New experience being a teacher in a proper CCA. I think it's a little awkward given that I like informal arrangements and working with small groups of people. Anyway ... Followed the WuShu people to MOE for a short presentation. It was one of thoses MOE Campaigns and as it turns out it was merely a small scale thing for the staff of the MOE building. The Auditorium was nice though. Anyway, the WuShu pple did a fine job. NOt that O'd know but from an untrained eye they looked somewhat impressive - though there were moments where the co-ord was a little wonky - but I guess it was deliberate ... ?
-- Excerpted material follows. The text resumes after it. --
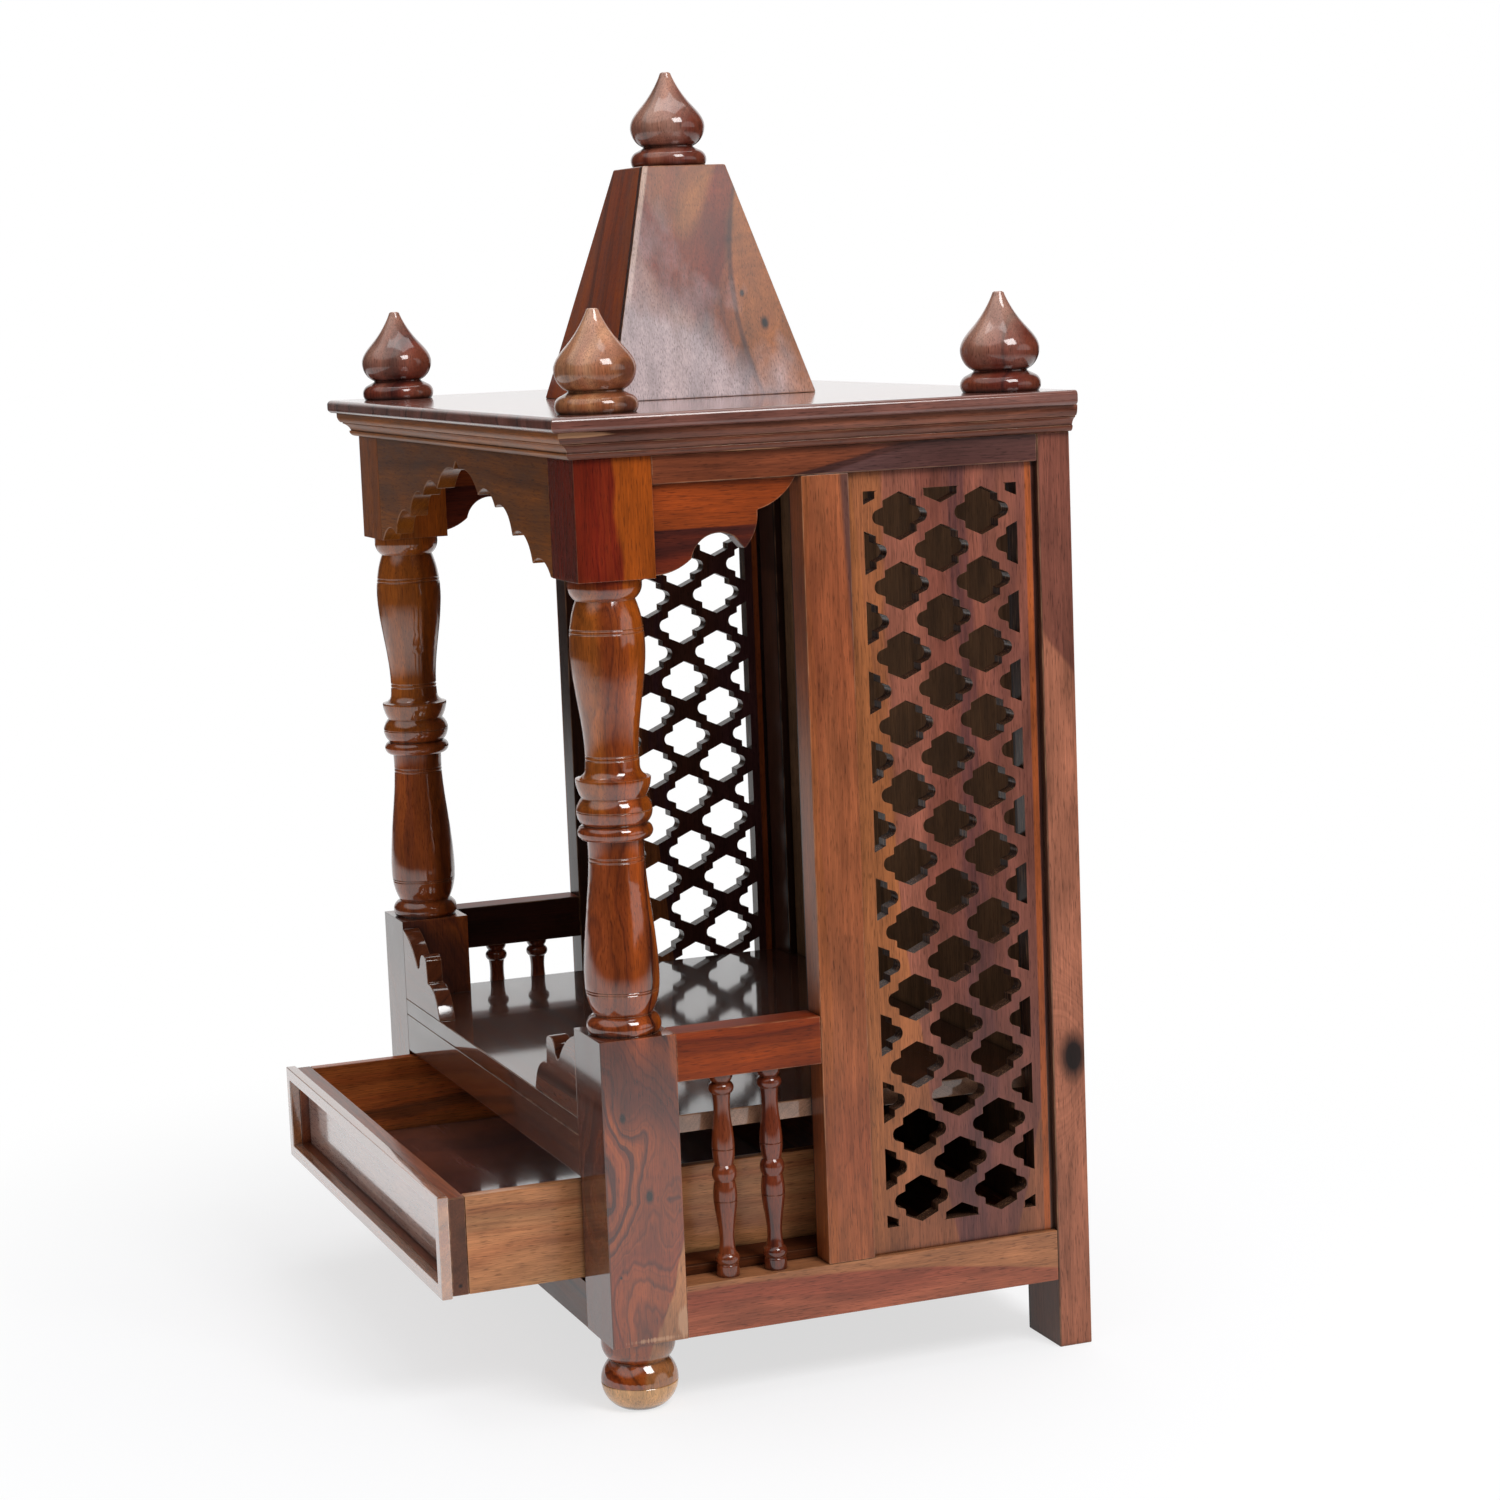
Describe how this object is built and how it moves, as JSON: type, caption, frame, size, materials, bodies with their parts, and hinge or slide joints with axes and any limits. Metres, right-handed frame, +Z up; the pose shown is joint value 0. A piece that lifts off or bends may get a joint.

Anyway ... I guess it'll take some time to find out more about WuShu ... I mean it's a world apart from what I'm normally interested in and I guess that adds to the learning process. But it's very much self-run. The kids have lots of initiative I guess and teachers just need to help out with some arrangements etc ...

Ah well - almost two weeks in the new place. And I've already gotten news od the power struggles, the dangerous people, the in-fighting, the clamouring, the insider reporting ... sigh ... what's new ...









2 Ceremonies - 7/6/2002







Had to attend a wedding just yesterday. Quite the standard fare I suppose with all the usual things said. Except that this couple had had a tremendously tumulteous relationship and even in the weeks leading up to the wedding there was much talk about calling the whole thing off, dramatic scenes of crying in the rain and pounding on doors and begging for forgiveness. Sigh, all this from highly intelligent and educated individuals who are deemed success stories of the system. So in the end in spite of all the sticky situations the ceremony goes through and one wonders if it's really a matter of saving face cause all the invites have been sent out and the arrangements have been made. This brings the phrase "marriage of convenience" to a new low. Sigh.

Anyway - played piano for a song item during the ceremony so I guess I'm implicated in ratifying the marriage that shouldn't be.

And after that I had to haul myself down to the National Stadium for the SYF opening ceremony! Which was a joke because I was in long sleeves etc and had to sit in the balzing sun. It was also a joke because there wasn't much taking care of the kids to do anyway. But I got the arrow late on Thurs and wasn't given a choice. I'm sure the person that arrowed me was acting on instructions from the higher ups so I decided not to make things difficult and since he said I could go for the wedding and then turn up later at the Stadium (emphasising ironically how silly the whole affair was) I decided that I shouldn't wriggle out of this one.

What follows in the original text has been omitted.